Almost every person reading this probably has a personal experience with someone (or themselves) who have financed or re-financed their home with an interest only adjustable rate mortgage. What is an interest only ARM? Basically it’s a loan where you pay only the interest on a loan that will start to adjust after a certain amount of time. Typically 3-5 years after the loan is originated. What’s so risky with these loans? Well, if you don’t know by now you haven’t been reading the news. (Not that the news is always right mind you.)

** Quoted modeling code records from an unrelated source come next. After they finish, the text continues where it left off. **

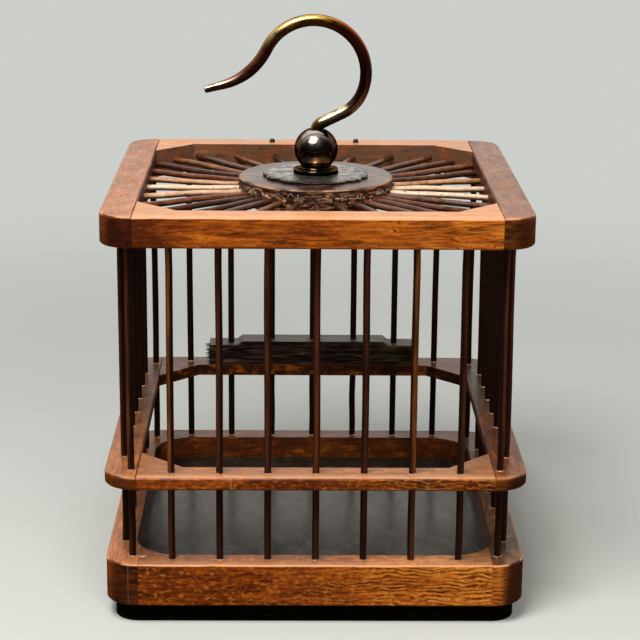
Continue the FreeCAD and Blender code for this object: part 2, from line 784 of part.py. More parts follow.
def swept(edges, rings):
    """Sweep rings along edges that lie in the XZ plane and close the ends."""
    sweep = Part.BRepOffsetAPI.MakePipeShell(Part.Wire(edges))
    sweep.setBiNormalMode(FreeCAD.Vector(0, 1, 0))
    for ring in rings:
        sweep.add(ring)
    sweep.build()
    sweep.makeSolid()
    return sweep.shape()


def make_hook():
    """The hook: an even wire into its flare, tapered from there to its blunt end."""
    number = {alias: size.number for alias, size in named.items()}
    thick = wire_radius.number
    thin = number["tip_diameter"] / 2
    foot = washer_bottom.number
    bend_start = ball_z.number + number["ball_radius"] - number["stem_bend_drop"]
    path = WirePath(0, foot)
    first_ring = path.ring(thick)
    path.run(bend_start - foot)
    path.bend(number["stem_bend_radius"], -number["stem_bend_turn"])
    path.run(number["hook_run"])
    path.bend(number["hook_corner_radius"], number["hook_corner_turn"])
    path.bend(number["bow_radius"], number["bow_turn"])
    path.run(number["shoulder_run"])
    path.bend(number["flare_radius"], -number["flare_turn"])
    even = swept(path.edges, [first_ring])
    path.edges = []
    middle_ring = path.ring(thick)
    path.bend(number["flare_radius"], -number["taper_turn"])
    path.run(number["tip_run"])
    last_ring = path.ring(thin)
    taper = swept(path.edges, [middle_ring, last_ring])
    end_rim = [edge for edge in taper.Edges
               if all((vertex.Point - path.point).Length < thin * 1.1 for vertex in edge.Vertexes)]
    taper = taper.makeFillet(number["tip_round"], end_rim)
    rivet_place = FreeCAD.Vector(0, 0, foot - number["rivet_height"])
    rivet = Part.makeCylinder(number["rivet_radius"], number["rivet_height"], rivet_place)
    soft_edge = [edge for edge in rivet.Edges if edge.BoundBox.ZMax < foot - 0.001]
    rivet = rivet.makeFillet(number["rivet_height"] / 2, soft_edge)
    shape = even.fuse([taper, rivet]).removeSplitter()
    hook = doc.addObject("Part::Feature", "hook")
    hook.Shape = shape.Solids[0] if len(shape.Solids) == 1 else shape
    hook.Placement = FreeCAD.Placement()
    piece(hook, "hook")


def check_and_write():
    """Stop on any failed object or broken shape, and then write each sub-part to its file."""
    doc.recompute()
    for thing in doc.Objects:
        if "Invalid" in thing.State or "Error" in thing.State:
            raise RuntimeError("%s failed: %s" % (thing.Label, thing.State))
    for thing in pieces:
        if thing.Shape.isNull() or not thing.Shape.isValid() or not thing.Shape.Solids:
            raise RuntimeError("%s has no sound shape" % thing.Label)
    for thing in pieces:
        thing.Shape.exportStep("parts/%s.step" % thing.Label)
    solids = sum(len(thing.Shape.Solids) for thing in pieces)
    print("%d sub-parts, %d solids" % (len(pieces), solids))


make_plinth()
make_floor()
make_base_frame()
make_ring()
make_top_frame()
make_spokes()
make_hub()
make_bars()
make_door()
make_rosette()
make_collar()
make_ball()
make_washer()
make_hook()
check_and_write()
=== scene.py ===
"""A hanging cricket cage of varnished hardwood and bronze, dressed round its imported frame.

Metres, in the frame's own axes: the front looks along -Y, +Z is up and the plinth stands on z = 0.
Sizes in the tables below are in millimetres and are turned into metres by MM.
"""
import math
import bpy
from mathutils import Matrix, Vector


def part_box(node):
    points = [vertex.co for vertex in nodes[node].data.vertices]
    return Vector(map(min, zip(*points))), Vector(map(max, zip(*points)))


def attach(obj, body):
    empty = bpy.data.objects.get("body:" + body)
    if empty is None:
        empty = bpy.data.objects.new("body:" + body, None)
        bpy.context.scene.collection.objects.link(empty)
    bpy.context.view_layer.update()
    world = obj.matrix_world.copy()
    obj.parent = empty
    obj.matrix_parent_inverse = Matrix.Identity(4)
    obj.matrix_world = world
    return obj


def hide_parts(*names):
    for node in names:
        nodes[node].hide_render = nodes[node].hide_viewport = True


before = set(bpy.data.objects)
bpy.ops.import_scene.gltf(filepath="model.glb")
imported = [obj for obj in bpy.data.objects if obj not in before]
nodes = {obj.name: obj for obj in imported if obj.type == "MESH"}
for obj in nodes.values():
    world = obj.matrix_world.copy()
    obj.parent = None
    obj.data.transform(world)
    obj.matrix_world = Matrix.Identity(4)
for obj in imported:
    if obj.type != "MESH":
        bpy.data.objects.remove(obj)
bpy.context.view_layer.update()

from types import SimpleNamespace

import bpy
import numpy as np
from mathutils import Matrix, Vector

MM = 0.001
TAU = 2 * math.pi

# The camera as the photograph was taken: place in mm, angles in radians, lens for a 36 mm frame
CAMERA_PLACE = (-7.15, -576.6, 233.7)
CAMERA_YAW = 0.0152
CAMERA_PITCH = 0.2704
CAMERA_ROLL = 0.0084
CAMERA_LENS = 110.05


def new_object(name, data):
    """An object in the scene, at the origin, with this mesh, lamp or camera."""
    thing = bpy.data.objects.new(name, data)
    bpy.context.scene.collection.objects.link(thing)
    return thing


def make_camera():
    """Stand the camera where the photograph was taken from."""
    forward = Vector((
        math.sin(CAMERA_YAW) * math.cos(CAMERA_PITCH),
        math.cos(CAMERA_YAW) * math.cos(CAMERA_PITCH),
        -math.sin(CAMERA_PITCH)))
    level_right = Vector((math.cos(CAMERA_YAW), -math.sin(CAMERA_YAW), 0))
    level_up = level_right.cross(forward)
    right = level_right * math.cos(CAMERA_ROLL) + level_up * math.sin(CAMERA_ROLL)
    up = level_up * math.cos(CAMERA_ROLL) - level_right * math.sin(CAMERA_ROLL)
    data = bpy.data.cameras.new("camera")
    data.lens = CAMERA_LENS
    data.sensor_width = 36
    data.clip_start = 0.01
    camera = new_object("camera", data)
    turn = Matrix((right, up, -forward)).transposed().to_4x4()
    camera.matrix_world = Matrix.Translation(Vector(CAMERA_PLACE) * MM) @ turn
    bpy.context.scene.camera = camera


# Each side of a box: the corner that it is read from, and the axis
SIDES = {"left": (0, "x"), "front": (0, "y"), "bottom": (0, "z"),
         "right": (1, "x"), "back": (1, "y"), "top": (1, "z")}


def edge(name, side):
    """Where the left, right, front, back, bottom or top of a node's box lies, in mm."""
    corner, letter = SIDES[side]
    return getattr(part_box(name)[corner], letter) / MM


def plan_middle(name):
    """X and Y of the middle of a node's box, in mm."""
    low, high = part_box(name)
    return (low.x + high.x) / 2 / MM, (low.y + high.y) / 2 / MM


# Heights and lines taken from the frame, in mm. The front and back rails end at SEAM, where the
# side rails begin.
CAGE_HALF = -edge("top_front_rail", "front")
BASE_TOP = edge("base_front_rail", "top")
RING_BOTTOM = edge("ring_front_rail", "bottom")
RING_TOP = edge("ring_front_rail", "top")
TOP_BOTTOM = edge("top_front_rail", "bottom")
TOP_TOP = edge("top_front_rail", "top")
SEAM = edge("top_front_rail", "right")
BAR_PITCH = plan_middle("front_bar_7")[0] / 3
BAR_LINE = -plan_middle("front_bar_7")[1]
BAR_RADIUS = (edge("front_bar_7", "right") - edge("front_bar_7", "left")) / 2
SPOKE_Z = (edge("spokes_front", "bottom") + edge("spokes_front", "top")) / 2
HUB_RADIUS = edge("hub_disc", "right")
HUB_TOP = edge("hub_disc", "top")


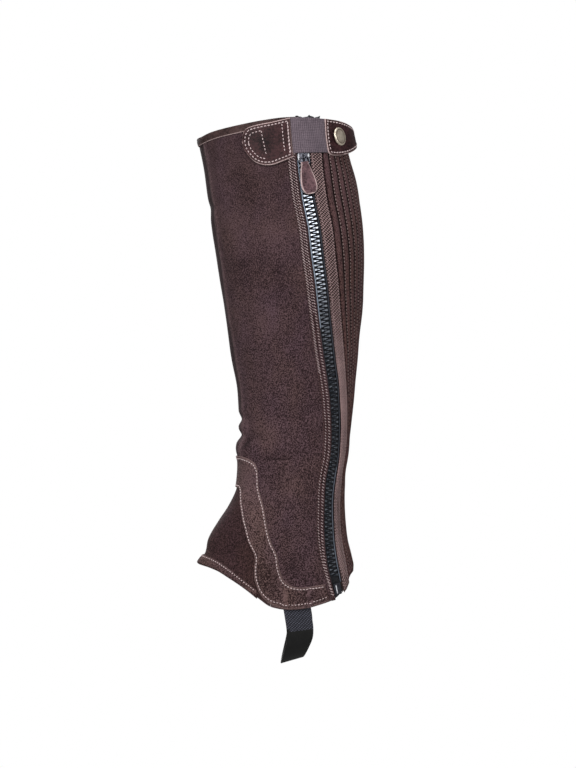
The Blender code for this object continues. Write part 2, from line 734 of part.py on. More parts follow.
def make_slider(parent):
    low, high = SLIDER_LOW_PLATE, SLIDER_TOP_PLATE
    rings = [
        mirrored_outline(SLIDER_PLATE, low[0]), mirrored_outline(SLIDER_PLATE, low[1]),
        mirrored_outline(SLIDER_WEB, low[1]), mirrored_outline(SLIDER_WEB, high[0]),
        mirrored_outline(SLIDER_PLATE, high[0]), mirrored_outline(SLIDER_PLATE, high[1]),
    ]
    slider = sweep("zip_slider", rings, "dark_metal", parent)
    profile = list(zip(*BAIL.values()))
    sides = [np.array([(x, along, out) for along, out in profile]) for x in (-BAIL_HALF_WIDTH, BAIL_HALF_WIDTH)]
    union(slider, sweep("bail_guide", sides, "dark_metal", parent))


def make_pull_ring(parent):
    """A wire loop in the bail: its upper bar lies on the pull's axis."""
    centres = []
    inward = RING_CORNER
    half_drop = RING_DROP / 2
    corners = ((1, 1, 0.0), (-1, 1, 90.0), (-1, -1, 180.0), (1, -1, 270.0))
    for side, end, start in corners:
        for step in range(4):
            turn = math.radians(start + 30.0 * step)
            x = side * (RING_HALF_WIDTH - inward) + inward * math.cos(turn)
            y = -half_drop + end * (half_drop - inward) + inward * math.sin(turn)
            centres.append(np.array([x, y, -RING_RISE * y / RING_DROP]))
    plane = np.array([0.0, RING_RISE / RING_DROP, 1.0])
    plane /= np.linalg.norm(plane)
    rings = []
    for index, centre in enumerate(centres):
        onward = centres[(index + 1) % len(centres)] - centres[index - 1]
        side = np.cross(onward / np.linalg.norm(onward), plane)
        ring = []
        for step in range(6):
            turn = math.radians(60.0 * step)
            ring.append(centre + RING_WIRE * (math.cos(turn) * side + math.sin(turn) * plane))
        rings.append(np.array(ring))
    return sweep("pull_ring", rings, "dark_metal", parent, closed=True)


def make_pull_leather(parent):
    """A drop of leather whose top is turned over the ring's lower bar."""
    path = list(zip(*PULL_LEATHER.values()))
    for turn in np.linspace(EYE_FROM, EYE_TO, EYE_STEPS + 1):
        along = -RING_DROP - EYE_RADIUS * math.cos(turn)
        out = RING_RISE + EYE_RADIUS * math.sin(turn)
        path.append((along, out, EYE_HALF_WIDTH))
    rings = []
    for index, (along, out, width) in enumerate(path):
        before = path[max(index - 1, 0)]
        after = path[min(index + 1, len(path) - 1)]
        length = math.hypot(after[0] - before[0], after[1] - before[1])
        tilt_along = -(after[1] - before[1]) / length * LEATHER_HALF
        tilt_out = (after[0] - before[0]) / length * LEATHER_HALF
        rings.append(np.array([
            (-width, along - tilt_along, out - tilt_out), (width, along - tilt_along, out - tilt_out),
            (width, along + tilt_along, out + tilt_out), (-width, along + tilt_along, out + tilt_out),
        ]))
    return sweep("pull_tab", rings, "tab_leather", parent)


def make_snap_cap(parent):
    """A plain domed cap that stands on the snap tab."""
    at = leg_surface(SNAP_CAP_ANGLE, SNAP_CAP_HEIGHT)
    out = Vector(leg_normal(SNAP_CAP_ANGLE, SNAP_CAP_HEIGHT))
    turned = out.to_track_quat("Z", "Y").to_matrix().to_4x4()
    base = add_empty("snap_frame", parent, Matrix.Translation(Vector(at) * MM) @ turned)
    turns = np.linspace(0.0, 2 * math.pi, SNAP_CAP_SIDES, endpoint=False)
    rings = []
    for radius, rise in zip(*SNAP_CAP_PROFILE.values()):
        rings.append(np.stack([radius * np.cos(turns), radius * np.sin(turns), 0 * turns + rise], axis=1))
    sweep("snap_cap", rings, "brass", base)


def make_retainer(parent):
    """The box at the foot of the zip, between the two tapes."""
    low, high = BOX_DEPTH
    outline = [(BOX_HALF_WIDTH, -BOX_HALF_HEIGHT), (BOX_HALF_WIDTH, BOX_HALF_HEIGHT),
               (-BOX_HALF_WIDTH, BOX_HALF_HEIGHT), (-BOX_HALF_WIDTH, -BOX_HALF_HEIGHT)]
    rings = [np.array([(x, y, out) for x, y in outline]) for out in (low, high)]
    sweep("zip_box", rings, "dark_metal", add_empty("box_frame", parent, zip_frame(BOX_HEIGHT)))


# ---------------------------------------------------------------- the half chap

def main():
    for old in list(bpy.data.objects):
        bpy.data.objects.remove(old, do_unlink=True)
    chap = add_empty("chap")

    outer_top = make_outer_panel(chap)
    inner_top = make_inner_panel(chap)
    stretch_top = make_stretch_panel(chap)
    instep_hem = make_instep_panel(chap)
    make_overlay(chap)

    # Above: [angle or height, edge row or the row beside it, column].
    outer_top[0] += 360.0
    rim = np.concatenate([stretch_top[..., :-1], inner_top[..., :-1], outer_top], axis=2)
    make_binding("rim_binding", rim[:, 0], rim[:, 1], RIM_BAND, "binding_leather", chap)
    hem = instep_hem[..., from_shin(instep_hem[0, 0]) < HEM_BAND_END]
    make_binding("hem_binding", hem[:, 0], hem[:, 1], HEM_BAND, "suede_dark", chap)

    make_zip(chap)
    make_facings(chap)
    sheet_wall("closure_tab", ladder_grid(CLOSURE_TAB_RUNGS, 12, 4), TAB, "tab_leather", chap)
    sheet_wall("closure_elastic", ladder_grid(ELASTIC_RUNGS, 6, 3), ELASTIC, "elastic", chap)
    sheet_wall("snap_tab", ladder_grid(SNAP_TAB_RUNGS, 14, 4), TAB, "tab_leather", chap)
    make_snap_cap(chap)
    make_strap(chap)
    make_retainer(chap)

    slider_frame = add_empty("slider_frame", chap, zip_frame(SLIDER_HEIGHT))
    make_slider(slider_frame)
    hang = Matrix.Translation((0.0, 0.0, PULL_AXIS_OUT * MM)) @ Matrix.Rotation(PULL_SWAY, 4, "Z")
    pull_axis = add_empty("pull_axis", slider_frame, hang)
    make_pull_ring(pull_axis)
    make_pull_leather(pull_axis)


main()
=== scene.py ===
"""The looks of the suede half chap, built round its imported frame.

Sizes are in millimetres and degrees until a mesh is made. The surface of the leg and
the tables of the pieces are those of the part's source, read here at a finer step.
This script adds the smaller creases, the rolled edges, the sewing and the weaves.
"""

import functools
import math

import bmesh
import bpy
import numpy as np
from mathutils import Matrix, Vector


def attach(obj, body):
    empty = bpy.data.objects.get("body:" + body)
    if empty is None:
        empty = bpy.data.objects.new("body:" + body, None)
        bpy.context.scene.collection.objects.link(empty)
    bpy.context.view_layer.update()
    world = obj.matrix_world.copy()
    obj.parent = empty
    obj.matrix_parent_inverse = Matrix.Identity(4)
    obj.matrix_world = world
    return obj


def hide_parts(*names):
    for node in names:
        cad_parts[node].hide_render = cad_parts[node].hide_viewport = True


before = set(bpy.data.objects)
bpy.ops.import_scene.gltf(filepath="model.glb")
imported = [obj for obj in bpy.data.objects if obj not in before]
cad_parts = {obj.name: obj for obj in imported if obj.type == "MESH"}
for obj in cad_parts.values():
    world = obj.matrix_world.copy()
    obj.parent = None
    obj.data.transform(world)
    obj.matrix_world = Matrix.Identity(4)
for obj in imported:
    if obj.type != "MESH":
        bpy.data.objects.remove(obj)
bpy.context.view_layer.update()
MM = 0.001


def table(columns, rows):
    """A short table: rows of numbers under named columns."""
    return dict(zip(columns.split(), np.array(rows, float).T))


# ---------------------------------------------------------------- sizes shared with the part

SEAM_GAP = 0.3
PANEL = (0.0, 2.0)
STRETCH_BASE = 1.3
RIB_HEIGHT = 1.9
RIBS = 11
GROOVE = 0.13                   # share of a rib's width that its groove takes up
TAPE = (-1.3, -0.3)
TRIM = (2.2, 3.2)
TRIM_INSIDE = (-1.2, -0.5)
OVERLAY = (2.1, 3.6)
TAB = (3.4, 5.0)
ELASTIC = (3.4, 4.6)

ZIP_HALF_GAP = 6.2
TAPE_EDGE = 4.45
TAPE_REACH = 14.0
TAPE_ABOVE_RIM = 1.6
RIM_BAND = 5.5
RIM_LEVEL = 104.0               # level of the rim by the zip
BAND_OVER = 1.2                 # how far a folded band stands past the edge it covers
HEM_BAND = 5.8
HEM_BAND_END = 79.0
FRONT_SEAM = 22.0
INSTEP_TOP = -194.0
CHAIN_TOP = 71.1
CHAIN_BOTTOM = -289.6
SLIDER_HEIGHT = 75.4

SECTIONS = table("height front back half_width taper centre_x", (
    (-330, -86, 55.5, 39.8, 0.14, 0), (-300, -83.4, 55.2, 39.5, 0.15, 0),
    (-284, -82.6, 54.6, 39, 0.15, 0), (-276, -79, 53, 38.6, 0.15, 0),
    (-268, -73.2, 51.2, 38.2, 0.15, 0), (-255, -70.4, 47.6, 37.8, 0.14, 0),
    (-240, -62.2, 45.4, 37.6, 0.12, 0), (-225, -52.4, 44.6, 37.6, 0.1, 0),
    (-211, -45.6, 45, 37.8, 0.08, 0), (-195, -43.2, 46.6, 38.2, 0.07, 0),
    (-175, -43.2, 48.4, 39.2, 0.06, -0.5), (-150, -42.8, 51.4, 41.4, 0.06, -1),
    (-125, -44.3, 53.9, 44.6, 0.06, -1.5), (-100, -48.6, 56.3, 48, 0.06, -2),
    (-70, -53.5, 58.7, 51.4, 0.07, -1.8), (-35, -58.8, 61.3, 54.4, 0.08, -1),
    (0, -63.8, 62.4, 55.8, 0.08, 0), (30, -68, 60.2, 55.5, 0.08, 0.6),
    (60, -72.4, 55, 53.7, 0.08, 1), (90, -77.5, 46.8, 51, 0.08, 1.4),
    (125, -83.7, 39.8, 47.6, 0.08, 1.8),
))

SPOT = "angle height half_angle half_height depth rise"
FOLDS = table(SPOT, (
    (8, 36, 62, 11, -1, 0.03), (0, -149, 52, 8, -2.4, 0.05), (4, -156, 34, 7, 0.9, 0.04),
    (0, -163, 50, 8, -2.5, 0.02), (8, -174.5, 66, 12, 2.4, -0.04), (38, -167, 26, 8, -1.8, 0.1),
    (78, -184, 46, 9, -1.5, 0.02), (92, -146, 40, 11, -1.6, 0.12), (180, -176, 46, 13, 0.5, 0),
    (180, -196, 52, 12, -0.6, 0), (282, -150, 46, 11, -2, -0.1), (288, -179, 50, 11, -1.9, -0.04),
    (300, -164, 40, 9, 1.6, -0.07), (255, -128, 42, 13, -1.4, -0.12),
))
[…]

But just for the uninformed let me give you a worst case scenario: Bob desperately wants that beautiful new rambler on the corner lot. Problem is he can’t afford it on his salary with a fixed rate 30-year loan even though 30-year rates are some of the lowest in history. What to do? Well Hello there Bob! Why not take out a 2.7% interest only 5 year ARM? Surely you’ll be able to refinance after your salary goes up or you’ll sell if it looks like you’ll have trouble making the payment. Right? Well, perhaps not. By the time Bob gets towards the end of his fixed rate period that he has enjoyed for almost five years the real estate market has cooled and no-one is really interested in purchasing his home. What’s more, his income hasn’t gone up enough to cover what will amount to almost a doubling of his monthly payment! All of the speculators have moved on and it’s a buyer’s market. So what does he do? He goes into foreclosure that’s what! (Keep in mind this is a worst-case scenario but still highly likely and beginning to happen in some local markets.)
For more information take some time to read the Business Week story on this issue:

Why is the surge in interest-only mortgages so frightening? Because many people are using them to buy houses that they couldn’t otherwise afford. The monthly payment on an interest-only loan is lower because there’s no amortization of principal. So people can qualify for bigger loans and buy bigger houses. The availability of such loans has probably contributed to the upward spiral in home prices, as shoppers armed with cheap financing try to outbid each other for choice properties.